## Begin MATERIAL PROVIDED

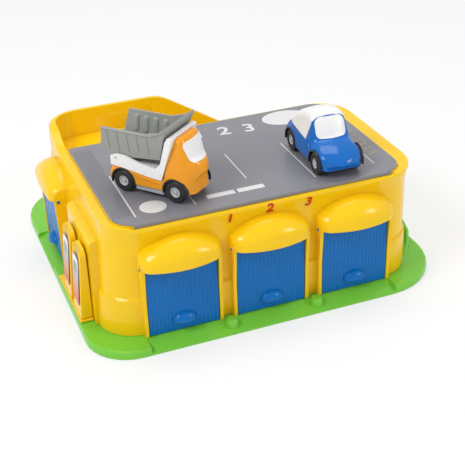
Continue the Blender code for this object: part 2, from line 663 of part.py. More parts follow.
# Raised panel on the left wall that backs the pumps
panel_face = BODY_LEFT - PANEL_OUT
panel_low = BASE_FRONT + PUMP_FIRST
panel_top = PAD_HEIGHT + PUMP_HEIGHT + PANEL_ABOVE
panel_foot = WALL_FOOT + GAP
wall_middle = BODY_LEFT + WALL / 2
panel_profile = [
    (panel_face, panel_foot), (panel_face + 1.2 * MM, panel_top - 4 * MM), (panel_face + 3.4 * MM, panel_top - 1.2 * MM),
    (panel_face + 7 * MM, panel_top), (wall_middle + PLINTH_STEP + LEAN_AT_SWELL * LEFT_LEAN, panel_top),
    (wall_middle + PLINTH_STEP + LEAN_AT_STEP * LEFT_LEAN, PAD_HEIGHT + PLINTH_HEIGHT + 0.8 * MM),
    (wall_middle + LEAN_AT_STEP * LEFT_LEAN, PAD_HEIGHT + PLINTH_HEIGHT - 1.2 * MM), (wall_middle, panel_foot),
]
panel = cutter_prism("pump_panel", panel_profile, panel_low, panel_low + PLINTH_LENGTH - 4 * MM, "Y")
join(shell, panel)

# Screw bosses stand inside the walls
boss_x = BODY_RIGHT - WALL - BOSS_INSET
boss_left = BODY_LEFT + WALL + BOSS_INSET
boss_low = BODY_FRONT + WALL + BOSS_INSET
boss_high = WING_BACK - WALL - BOSS_INSET
between = BASE_LEFT + FIRST_DOOR + (OPENING_WIDTH + DOOR_PITCH) / 2
boss_places = [
    (between, boss_low), (between + DOOR_PITCH, boss_low), (boss_x, 0), (boss_left, BODY_FRONT + BODY_DEPTH / 2),
    (BODY_RIGHT - BODY_DEPTH / 2, BODY_BACK - WALL - BOSS_INSET), (BODY_LEFT + WING_LENGTH / 2, boss_high),
]
for index, (x, y) in enumerate(boss_places):
    middle = WALL_FOOT + GAP + BOSS_HEIGHT / 2
    boss = cylinder("boss_%d" % (index + 1), BOSS_RADIUS, (x, y, middle), BOSS_HEIGHT, "Z", None, cutters, 12)
    hole = cylinder("boss_bore_%d" % (index + 1), SCREW_RADIUS + GAP, (x, y, 0), 2 * SCREW_REACH, "Z", None, cutters, 10)
    join(shell, boss)
    cut(shell, hole)
    cut(base, hole)

# Screws from below: pan heads in the hollow of the plate, shanks up into the bosses
screw_seat = PAD_HEIGHT - BASE_SHELL - GAP
screw_profile = [
    (0.55 * SCREW_HEAD, screw_seat - 1.9 * MM), (0.9 * SCREW_HEAD, screw_seat - 1.4 * MM), (SCREW_HEAD, screw_seat),
    (SCREW_RADIUS, screw_seat), (SCREW_RADIUS, SCREW_REACH - 2 * MM), (0.4 * SCREW_RADIUS, SCREW_REACH - GAP),
]
for index, (x, y) in enumerate(boss_places):
    rings = [at(arc(x, y, radius, 0, 324, 9), z) for radius, z in screw_profile]
    loft("base_screw_%d" % (index + 1), rings, STEEL)

# Two pumps on a common plinth
plinth_low = BASE_FRONT + PUMP_FIRST + PUMP_INSET
plinth_back = panel_face - GAP
plinth = box(
    "pump_plinth", plinth_back - PUMP_DEPTH - 1 * MM, plinth_back, plinth_low, plinth_low + PLINTH_LENGTH,
    PAD_HEIGHT + GAP, PAD_HEIGHT + PLINTH_THICKNESS, YELLOW
)
bevel(plinth, 0.8 * MM)
pump_foot = PAD_HEIGHT + PLINTH_THICKNESS + GAP
pump_head = PAD_HEIGHT + PUMP_HEIGHT
face_low = pump_foot + PUMP_BASE
face_high = pump_head - PUMP_CAP
pump_front = plinth_back - PUMP_DEPTH


def pump_face(z):
    share = (z - face_low) / (face_high - face_low)
    return pump_front + 1 * MM + share * PUMP_LEAN


pump_profile = [
    (plinth_back, pump_foot), (pump_front, pump_foot), (pump_face(face_low), face_low),
    (pump_face(face_high), face_high), (pump_face(face_high) + 3 * MM, pump_head), (plinth_back, pump_head),
]
label_low = face_low + LABEL_MARGIN
label_high = face_high - LABEL_MARGIN
label_profile = [
    (pump_face(label_low) - GAP, label_low), (pump_face(label_high) - GAP, label_high),
    (pump_face(label_high) - GAP - LABEL_THICKNESS, label_high),
    (pump_face(label_low) - GAP - LABEL_THICKNESS, label_low),
]
for index in range(2):
    low = plinth_low + 2 * MM + index * PUMP_PITCH
    pump = prism("pump_%d" % (index + 1), pump_profile, low, low + PUMP_WIDTH, YELLOW, "Y")
    bevel(pump, 1.2 * MM)
    label_name = "pump_label_%d" % (index + 1)
    prism(label_name, label_profile, low + LABEL_MARGIN, low + PUMP_WIDTH - LABEL_MARGIN, LABEL, "Y")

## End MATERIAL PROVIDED

» **TASK PROMPT**
Your task is to repeat the data exactly; please include every line.

» **THE COMPLETED TASK**
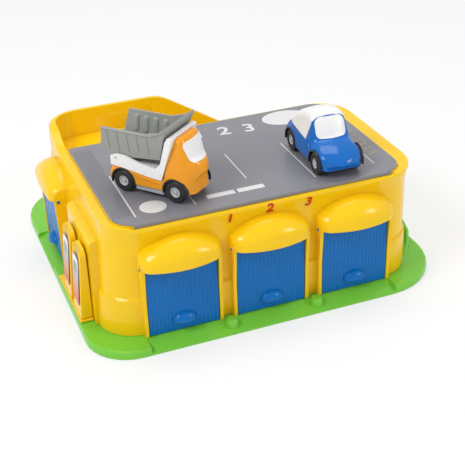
Continue the Blender code for this object: part 2, from line 663 of part.py. More parts follow.
# Raised panel on the left wall that backs the pumps
panel_face = BODY_LEFT - PANEL_OUT
panel_low = BASE_FRONT + PUMP_FIRST
panel_top = PAD_HEIGHT + PUMP_HEIGHT + PANEL_ABOVE
panel_foot = WALL_FOOT + GAP
wall_middle = BODY_LEFT + WALL / 2
panel_profile = [
    (panel_face, panel_foot), (panel_face + 1.2 * MM, panel_top - 4 * MM), (panel_face + 3.4 * MM, panel_top - 1.2 * MM),
    (panel_face + 7 * MM, panel_top), (wall_middle + PLINTH_STEP + LEAN_AT_SWELL * LEFT_LEAN, panel_top),
    (wall_middle + PLINTH_STEP + LEAN_AT_STEP * LEFT_LEAN, PAD_HEIGHT + PLINTH_HEIGHT + 0.8 * MM),
    (wall_middle + LEAN_AT_STEP * LEFT_LEAN, PAD_HEIGHT + PLINTH_HEIGHT - 1.2 * MM), (wall_middle, panel_foot),
]
panel = cutter_prism("pump_panel", panel_profile, panel_low, panel_low + PLINTH_LENGTH - 4 * MM, "Y")
join(shell, panel)

# Screw bosses stand inside the walls
boss_x = BODY_RIGHT - WALL - BOSS_INSET
boss_left = BODY_LEFT + WALL + BOSS_INSET
boss_low = BODY_FRONT + WALL + BOSS_INSET
boss_high = WING_BACK - WALL - BOSS_INSET
between = BASE_LEFT + FIRST_DOOR + (OPENING_WIDTH + DOOR_PITCH) / 2
boss_places = [
    (between, boss_low), (between + DOOR_PITCH, boss_low), (boss_x, 0), (boss_left, BODY_FRONT + BODY_DEPTH / 2),
    (BODY_RIGHT - BODY_DEPTH / 2, BODY_BACK - WALL - BOSS_INSET), (BODY_LEFT + WING_LENGTH / 2, boss_high),
]
for index, (x, y) in enumerate(boss_places):
    middle = WALL_FOOT + GAP + BOSS_HEIGHT / 2
    boss = cylinder("boss_%d" % (index + 1), BOSS_RADIUS, (x, y, middle), BOSS_HEIGHT, "Z", None, cutters, 12)
    hole = cylinder("boss_bore_%d" % (index + 1), SCREW_RADIUS + GAP, (x, y, 0), 2 * SCREW_REACH, "Z", None, cutters, 10)
    join(shell, boss)
    cut(shell, hole)
    cut(base, hole)

# Screws from below: pan heads in the hollow of the plate, shanks up into the bosses
screw_seat = PAD_HEIGHT - BASE_SHELL - GAP
screw_profile = [
    (0.55 * SCREW_HEAD, screw_seat - 1.9 * MM), (0.9 * SCREW_HEAD, screw_seat - 1.4 * MM), (SCREW_HEAD, screw_seat),
    (SCREW_RADIUS, screw_seat), (SCREW_RADIUS, SCREW_REACH - 2 * MM), (0.4 * SCREW_RADIUS, SCREW_REACH - GAP),
]
for index, (x, y) in enumerate(boss_places):
    rings = [at(arc(x, y, radius, 0, 324, 9), z) for radius, z in screw_profile]
    loft("base_screw_%d" % (index + 1), rings, STEEL)

# Two pumps on a common plinth
plinth_low = BASE_FRONT + PUMP_FIRST + PUMP_INSET
plinth_back = panel_face - GAP
plinth = box(
    "pump_plinth", plinth_back - PUMP_DEPTH - 1 * MM, plinth_back, plinth_low, plinth_low + PLINTH_LENGTH,
    PAD_HEIGHT + GAP, PAD_HEIGHT + PLINTH_THICKNESS, YELLOW
)
bevel(plinth, 0.8 * MM)
pump_foot = PAD_HEIGHT + PLINTH_THICKNESS + GAP
pump_head = PAD_HEIGHT + PUMP_HEIGHT
face_low = pump_foot + PUMP_BASE
face_high = pump_head - PUMP_CAP
pump_front = plinth_back - PUMP_DEPTH


def pump_face(z):
    share = (z - face_low) / (face_high - face_low)
    return pump_front + 1 * MM + share * PUMP_LEAN


pump_profile = [
    (plinth_back, pump_foot), (pump_front, pump_foot), (pump_face(face_low), face_low),
    (pump_face(face_high), face_high), (pump_face(face_high) + 3 * MM, pump_head), (plinth_back, pump_head),
]
label_low = face_low + LABEL_MARGIN
label_high = face_high - LABEL_MARGIN
label_profile = [
    (pump_face(label_low) - GAP, label_low), (pump_face(label_high) - GAP, label_high),
    (pump_face(label_high) - GAP - LABEL_THICKNESS, label_high),
    (pump_face(label_low) - GAP - LABEL_THICKNESS, label_low),
]
for index in range(2):
    low = plinth_low + 2 * MM + index * PUMP_PITCH
    pump = prism("pump_%d" % (index + 1), pump_profile, low, low + PUMP_WIDTH, YELLOW, "Y")
    bevel(pump, 1.2 * MM)
    label_name = "pump_label_%d" % (index + 1)
    prism(label_name, label_profile, low + LABEL_MARGIN, low + PUMP_WIDTH - LABEL_MARGIN, LABEL, "Y")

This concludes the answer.